NOTE must be in KSH (MKS KSH to be specific)
i don't care if it is sed or not.. just need to correct the issue...
several of the solutions below woke on small data or do part of the job...
as an aside i have started playing with removing all linefeeds and then replacing the caraige return with carrige return linefeed.. but can't quite get that to work either
I have tried TR but since it is single char it only does part of the issue
tr -d '\n' test.txt
leave me with a \r ended file....
need to get it to \r\n (and no-no dos2unix or unix2dos exists on this system)
If the input file is small (and you therefore don't mind processing it twice), you can use
cat input.txt | tr -d "\n" | sed 's/\r/\r\n/g'
Edit:
As I should have known by now, you can avoid using cat about everywhere.
I had reviewed my old answers in SO for UUOC, and carefully checked for a possible filename in the tr usage. As Ed pointed out in his comment, cat can be avoided here as well:
The command above can be improved by
tr -d "\n" < input.txt | sed 's/\r/\r\n/g'
It's unclear what you are trying to do but given this input file:
$ cat -v file
12345|876|testdata
some text|6209^M
Is this what you're trying to do:
$ gawk 'BEGIN{RS=ORS="\r\n"} {gsub(/\n/,"")} 1' file | cat -v
12345|876|testdata some text|6209^M
The above uses GNU awk for multi-char RS. Alternatively with any awk:
$ awk '{rec = rec $0} /\r$/{print rec; rec=""}' file | cat -v
12345|876|testdata some text|6209^M
The cat -vs above are just there to show where the \rs (^Ms) are.
Note that the solution below reads the input file as a whole into memory, which won't work for large files.
Generally, Ed Morton's awk solution is better.
Here's a POSIX-compliant sed solution:
tab=$(printf '\t')
sed -e ':a' -e '$!{N;ba' -e '}' -e "s/\n${tab}/${tab}/g" Clicks.txt
Keys to making this POSIX-compliant:
POSIX sed doesn't recognize \t as an escape sequence, so a literal tab - via variable $tab, created with tab=$(printf '\t') - must be used in the script.

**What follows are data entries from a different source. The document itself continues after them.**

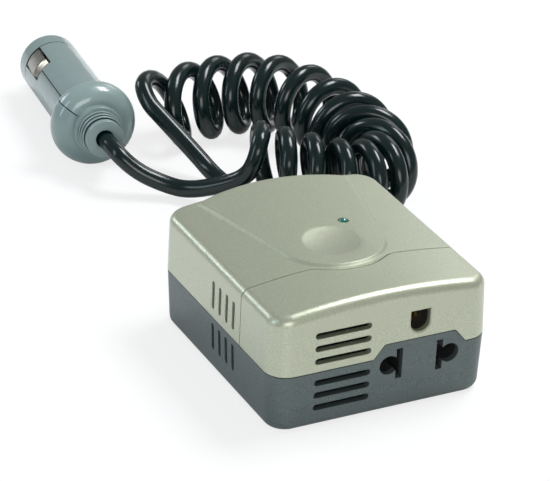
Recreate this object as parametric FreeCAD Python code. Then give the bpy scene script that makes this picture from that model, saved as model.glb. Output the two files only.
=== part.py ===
import FreeCAD, Part
import math
import os

# Mobile voltage converter: a moulded case with a two-pole socket and earth opening, and a curly
# lead with a vehicle lighter-socket plug. Millimetres, Z up, origin at the bottom middle of the
# case, socket face towards -Y, lead leaving the back face towards +Y.

os.makedirs("parts", exist_ok=True)

Vec = FreeCAD.Vector
X_AXIS = Vec(1, 0, 0)
Y_AXIS = Vec(0, 1, 0)
Z_AXIS = Vec(0, 0, 1)


# Case: overall size, walls and rounding
case_width = 68.0
case_depth = 76.0
corner_radius = 6.5
parting_height = 18.0
crown_height = 38.0
crown_drop = 2.8
wall = 2.0
floor_thickness = 2.0
lower_draft = 2.0
upper_draft = 1.0
top_edge_round = 3.0
bottom_edge_round = 3.0
inner_edge_round = 1.5
shadow_gap = 0.25
shadow_depth = 0.5

# Register lip that lines the covers up on the lower shell
lip_height = 1.4
lip_thickness = 0.9
lip_clearance = 0.1
lip_front_end = -30.0

# Front step of the lower shell round the socket
socket_height = 15.1
step_height = 3.9
step_half_width = 14.2
step_top_half_width = 11.0
step_corner_round = 1.2
step_margin = 0.5
seam_gap = 0.2

# Seam between the front and rear covers
seam_y = -16.0
seam_fillet = 6.0
seam_bulge_radius = 16.9

# Raised tongue on the rear cover, with its thumb dimple
tongue_centre_y = -4.0
tongue_radius = 15.3
tongue_flare = 10.9
tongue_rise = 0.7
tongue_bevel = 1.2
tongue_skirt = 4.0
dimple_radius = 9.5
dimple_depth = 1.1

# Bowed back of the rear cover, over which the tongue runs: how far its middle stands out behind
# the case at the top, how far its sides stay in front, and how it rakes in towards the parting
bow_half_width = 22.5
bow_reach = 2.2
bow_setback = 1.2
bow_foot_gap = 0.1

# Air vents
front_vent_length = 17.3
front_vent_height = 1.9
front_vent_step_gap = 1.2
vent_pitch = 3.95
upper_front_vent_top = 29.1
lower_front_vent_top = 14.4
front_vent_rows = 3
side_vent_width = 1.7
side_vent_pitch = 4.4
side_vent_first_y = 1.8
side_vent_columns = 4
side_vent_reach = 1.5
upper_side_vent = (20.7, 29.4)
lower_side_vent = (7.5, 15.9)

# Socket: round pin holes joined to flat blade slots, and the earth opening above
pin_hole_radius = 2.95
pin_spacing = 19.0
blade_spacing = 12.7
blade_width = 2.0
blade_height = 9.5
earth_rise = 12.0
earth_width = 6.05
earth_height = 6.65
earth_bevel = 0.4

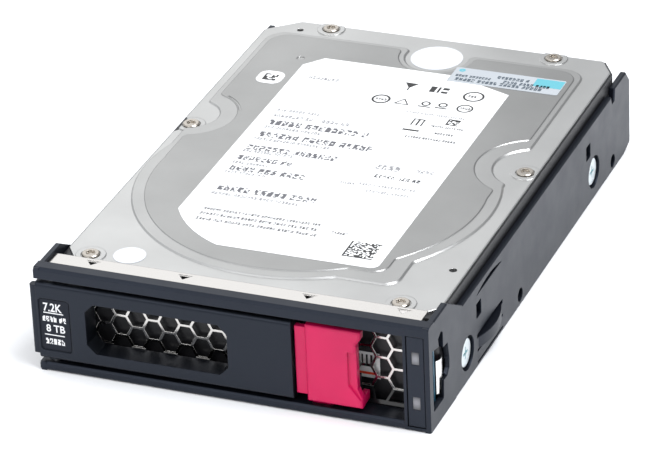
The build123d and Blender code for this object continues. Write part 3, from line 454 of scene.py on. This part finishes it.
class DRIVE_OT_casting(PieceOperator, bpy.types.Operator):
    """Casting, cover, gasket and cover screws"""
    bl_idname = "drive.casting"
    bl_label = "Casting and cover"

    def execute(self, context):
        finish_node("base_casting", coated_metal("black_casting", (0.012, 0.012, 0.014)))
        finish_node("top_cover", stamped_cover("cover_metal", settings().cover_colour))
        finish_node("cover_gasket", soft_rubber("gasket_rubber", (0.02, 0.02, 0.02)))
        nickel = rolled_metal("nickel_screw", (0.50, 0.46, 0.41), 0.2, (1, 1, 1), 400.0)
        for name in ("cover_screws", "shaft_screws", "clamp_screws", "pcb_screws"):
            finish_node(name, nickel)
        return {"FINISHED"}


class DRIVE_OT_labels(PieceOperator, bpy.types.Operator):
    """Paper labels"""
    bl_idname = "drive.labels"
    bl_label = "Labels"

    def execute(self, context):
        stock = paper("label_paper", (0.9, 0.9, 0.9))
        for name in ("main_label", "data_sticker", "front_label"):
            finish_node(name, stock)
        finish_node("seal_dots", paper("seal_paper", (0.68, 0.70, 0.73)))
        finish_node("serial_strip_label", paper("strip_paper", (0.44, 0.47, 0.50), 0.4))
        build_label_print()
        return {"FINISHED"}


class DRIVE_OT_inside(PieceOperator, bpy.types.Operator):
    """Discs, spindle, actuator and magnets inside the casting"""
    bl_idname = "drive.inside"
    bl_label = "Inside"

    def execute(self, context):
        steel = rolled_metal("steel", (0.55, 0.55, 0.55), 0.25)
        aluminium = rolled_metal("machined_aluminium", (0.7, 0.7, 0.71), 0.3, (1, 1, 8))
        nickel = rolled_metal("magnet_nickel", (0.7, 0.7, 0.68), 0.18, (1, 1, 1))
        copper = wound_wire("copper_wire", (0.72, 0.30, 0.12))
        moulding = moulded_plastic("inner_plastic", (0.70, 0.64, 0.50))
        cloth = filter_cloth("filter_cloth", (0.85, 0.85, 0.83))
        finishes = {
            steel: ("spindle_shaft", "spindle_bearing", "pivot_shaft", "pivot_bearing"),
            aluminium: ("spindle_hub", "platter_spacers", "disc_clamp", "actuator_carriage"),
            nickel: ("rotor_magnet", "lower_yoke", "upper_yoke", "voice_coil_magnets"),
            copper: ("stator_coils", "voice_coil"),
            moulding: ("flex_bracket", "load_ramp"),
            cloth: ("recirculation_filter", "breather_filter"),
            rolled_metal("core_steel", (0.3, 0.3, 0.31), 0.45, (1, 1, 20)): ("stator_core",),
            polished_disc("disc_mirror"): ("platters",),
            rolled_metal("spring_stainless", (0.65, 0.64, 0.62), 0.25): ("head_suspensions",),
            coated_metal("slider_ceramic", (0.06, 0.06, 0.065), 0.3): ("head_sliders",),
            soft_rubber("stop_rubber", (0.05, 0.05, 0.05)): ("crash_stops",),
            clear_film("flex_film", (0.55, 0.22, 0.04)): ("flex_cable",),
        }
        for material, names in finishes.items():
            for name in names:
                finish_node(name, material)
        return {"FINISHED"}


class DRIVE_OT_electronics(PieceOperator, bpy.types.Operator):
    """Circuit board, chips, pad and edge connector"""
    bl_idname = "drive.electronics"
    bl_label = "Electronics"

    def execute(self, context):
        finish_node("pcb", solder_mask("pcb_green", (0.015, 0.10, 0.06)))
        chip = moulded_plastic("chip_black", (0.02, 0.02, 0.02), 0.5)
        for name in ("controller_chip", "memory_chip", "motor_driver_chip"):
            finish_node(name, chip)
        finish_node("pcb_foam_pad", soft_rubber("foam_grey", (0.1, 0.1, 0.1)))
        finish_node("connector_housing", moulded_plastic("connector_black", (0.012, 0.012, 0.012), 0.4))
        finish_node("connector_contacts", rolled_metal("gold_contact", (0.85, 0.6, 0.2), 0.2))
        return {"FINISHED"}


class DRIVE_OT_stage(PieceOperator, bpy.types.Operator):
    """Floor, lights and camera"""
    bl_idname = "drive.stage"
    bl_label = "Stage"

    def execute(self, context):
        build_floor()
        build_lights()
        build_camera()
        return {"FINISHED"}


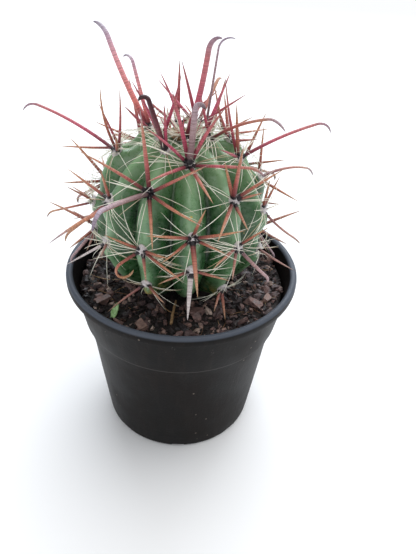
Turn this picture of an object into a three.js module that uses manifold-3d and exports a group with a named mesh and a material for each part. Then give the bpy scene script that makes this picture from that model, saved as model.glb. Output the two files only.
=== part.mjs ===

POSIX sed - or at least BSD sed - requires label names (such as :a and the a in ba above) - whether implied or explicit - to be terminated with an actual newline, or, alternatively, terminated implicitly by continuing the script in the next -e option, which is the approach chosen here.

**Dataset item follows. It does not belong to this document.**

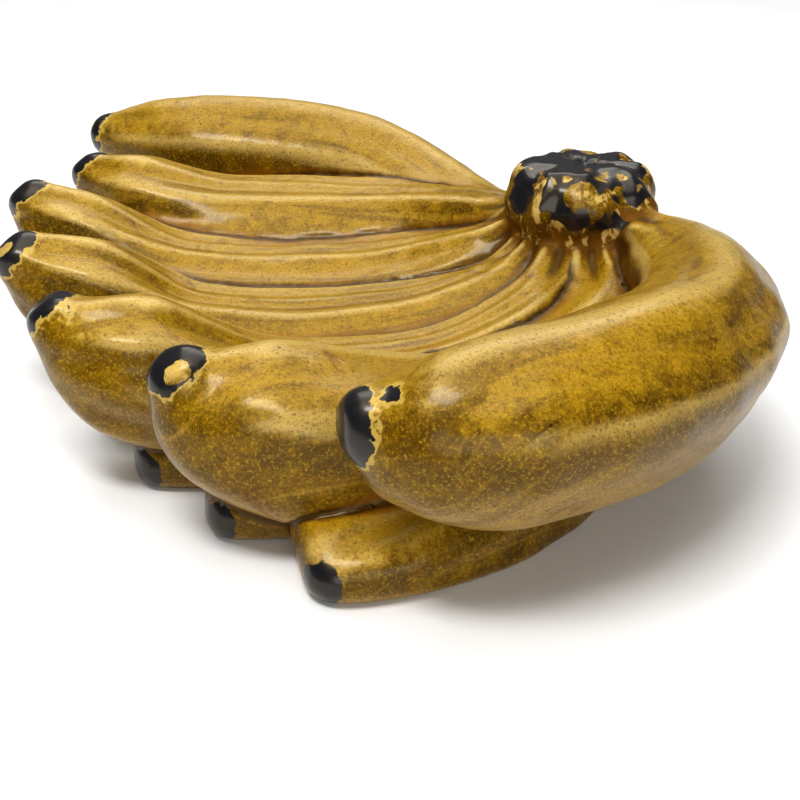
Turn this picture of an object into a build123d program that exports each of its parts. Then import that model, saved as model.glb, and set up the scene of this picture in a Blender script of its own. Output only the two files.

-e ':a' -e '$!{N;ba' -e '}' is an established Sed idiom that simply "slurps" the entire input file (uses a loop to read all lines into its buffer first). This is the prerequisite for enabling subsequent string substitution across input lines.

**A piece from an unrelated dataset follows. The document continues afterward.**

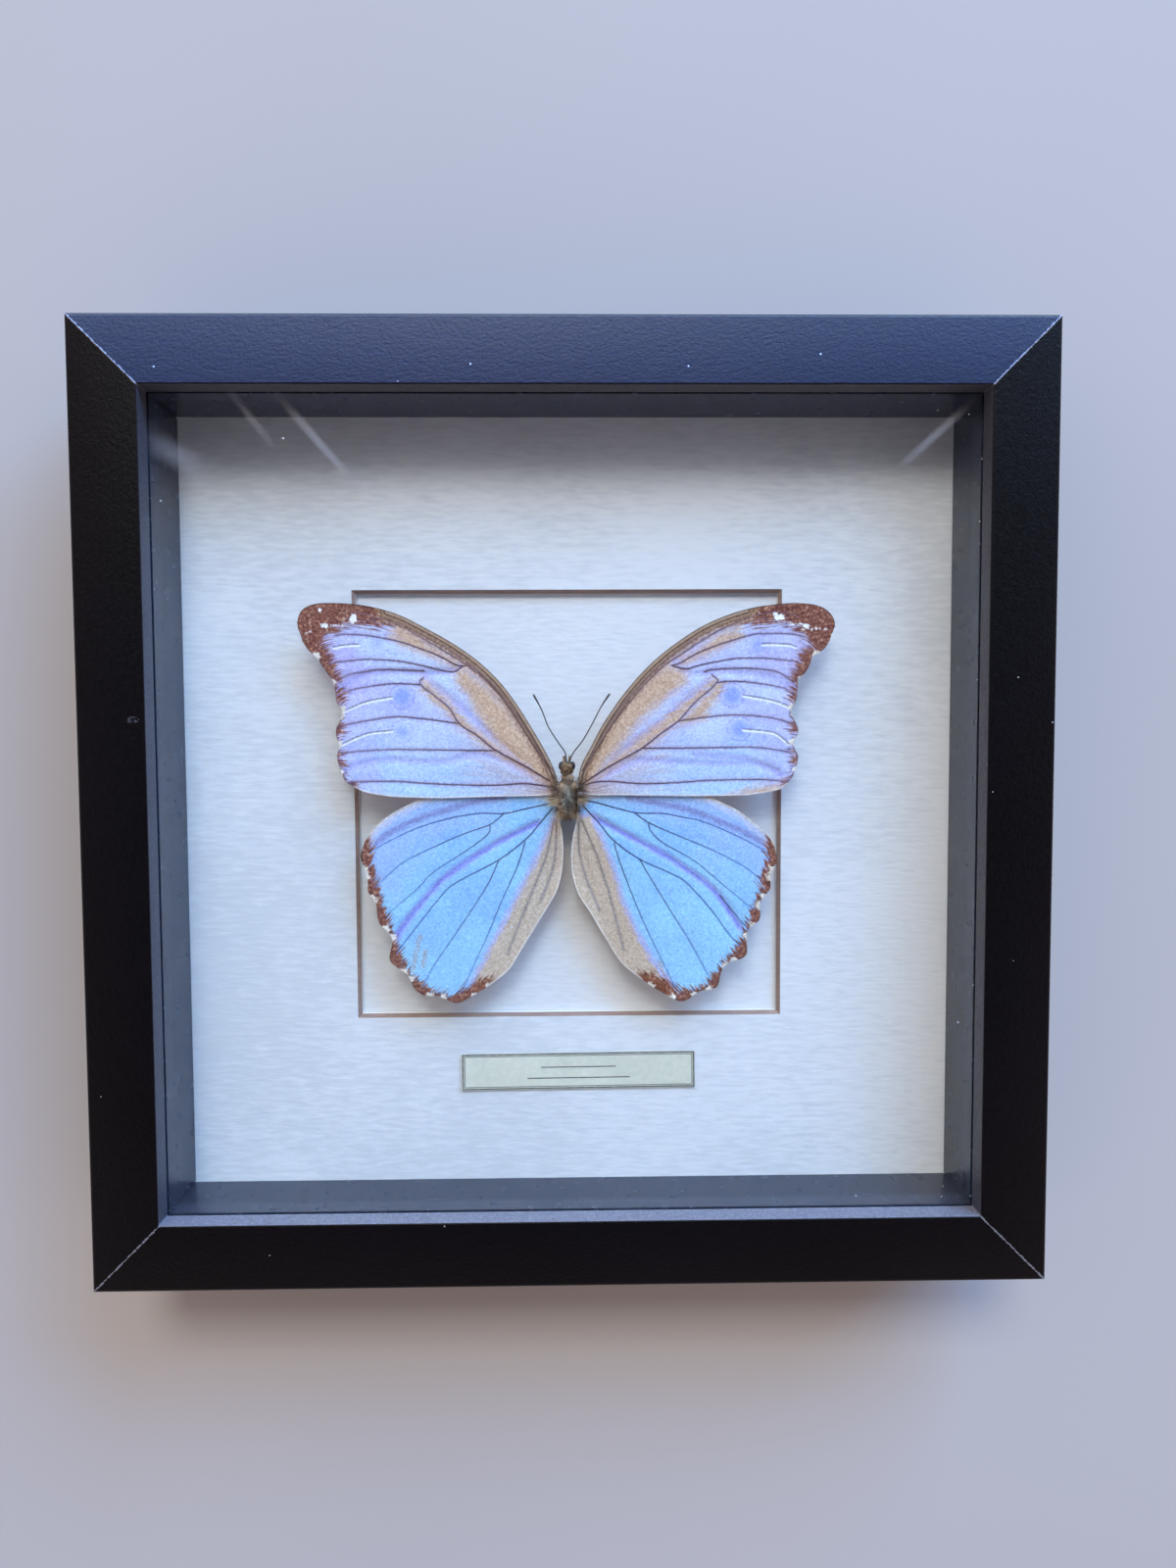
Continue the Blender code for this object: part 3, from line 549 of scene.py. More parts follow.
# The fans at the wing roots: start, direction, spread, length, tone and number of hairs.
fans = []
for side in (-1, 1):
    for x, y, way, spread, long, shade, number in (
        (2.9, 2.0, (1, 0.1), 0.5, 4.0, 0.98, 75),
        (2.7, 1.0, (1, 0.05), 0.35, 3.6, 0.85, 34),
        (2.6, 3.2, (1, -0.12), 0.3, 4.8, 0.25, 26),
        (2.4, 4.6, (1, 0.35), 0.8, 4.4, 0.15, 44),
        (2.4, 6.2, (0.8, 0.9), 0.5, 3.6, 0.3, 40),
        (2.2, -0.2, (0.9, -0.6), 0.7, 3.2, 0.3, 44),
        (1.8, -1.6, (0.6, -1), 0.6, 3.4, 0.75, 60),
        (0.6, -2.4, (0.1, -1), 0.6, 1.5, 0.5, 80),
    ):
        start = np.array((BODY_X + side * x, y, 28.6 if y > 2 else 27.9))
        starts = start + chance.normal(0, (0.35, 0.45, 0.3), (number, 3))
        aims = np.array((side * way[0], way[1], 0.1)) + chance.normal(0, spread / 2, (number, 3)) * (1, 1, 0.5)
        points, faces = spikes(starts, aims, chance.uniform(0.4, 1.0, number) * long, 0.08, droop=0.05)
        shades = np.repeat(shade + chance.normal(0, 0.2, number), 7)
        fans.append(mesh_piece(points, faces, {"tone": shades, "cold": 0}))
thorax = joined([hair], core, coat, *fans)
settle(thorax, "hairy_thorax", "body_hair", [hair], "thorax")

# ---------------------------------------------------------------------------------------------
# The head. A small brown face between two dark domed eyes, with a ring of scales on its crown,
# and two short palps in front.


def eye_horn():
    """Dried compound eye: dark, glossy, its facets a fine net, reddish brown where it thins."""
    made, tree, shader, place = new_finish("dried_compound_eye")
    facets = add(tree, "ShaderNodeTexVoronoi", {"Vector": place, "Scale": 6000.0, "Randomness": 0.3})
    tint = add(tree, "ShaderNodeValToRGB", {"Fac": facets}, [(0.1, "#15100F"), (0.6, "#2C1E1B")])
    bump = add(tree, "ShaderNodeBump", {"Height": facets, "Strength": 0.3, "Distance": 0.0001})
    add(tree, shader, {"Base Color": tint, "Roughness": 0.25, "Normal": bump, "Coat Weight": 0.3})
    return made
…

Note how the option-argument for the last -e option is a double-quoted string so that the references to shell variable $tab are expanded to actual tabs before Sed sees them. By contrast, \n is the one escape sequence recognized by POSIX sed itself (in the regex part, not the replacement-string part).
Alternatively, if your shell supports ANSI C-quoted strings ($'...'), you can use them directly to produce the desired control characters:
sed -e ':a' -e '$!{N;ba' -e '}' -e $'s/\\n\t/\\t/g' Clicks.txt
Note how the option-argument for the last -e option is an ANSI C-quoted string, and how literal \n (which is the one escape sequence that is recognized by POSIX Sed) must then be represented as \\n. By contrast, $'...' expands \t to an actual tab before Sed sees it.
Thanks everyone for all your suggestions.. After looking at all the answers.. None quite did the trick... After some thought... I came up with
tr -d '\n' <Clicks.txt | tr '\r' '\n' | sed 's/\n/\r\n/g' >test.txt
Delete all newlines
translate all Carriage return to newline
Sed replace all newline with Carriage return line feed
This works in seconds on a 32mb file.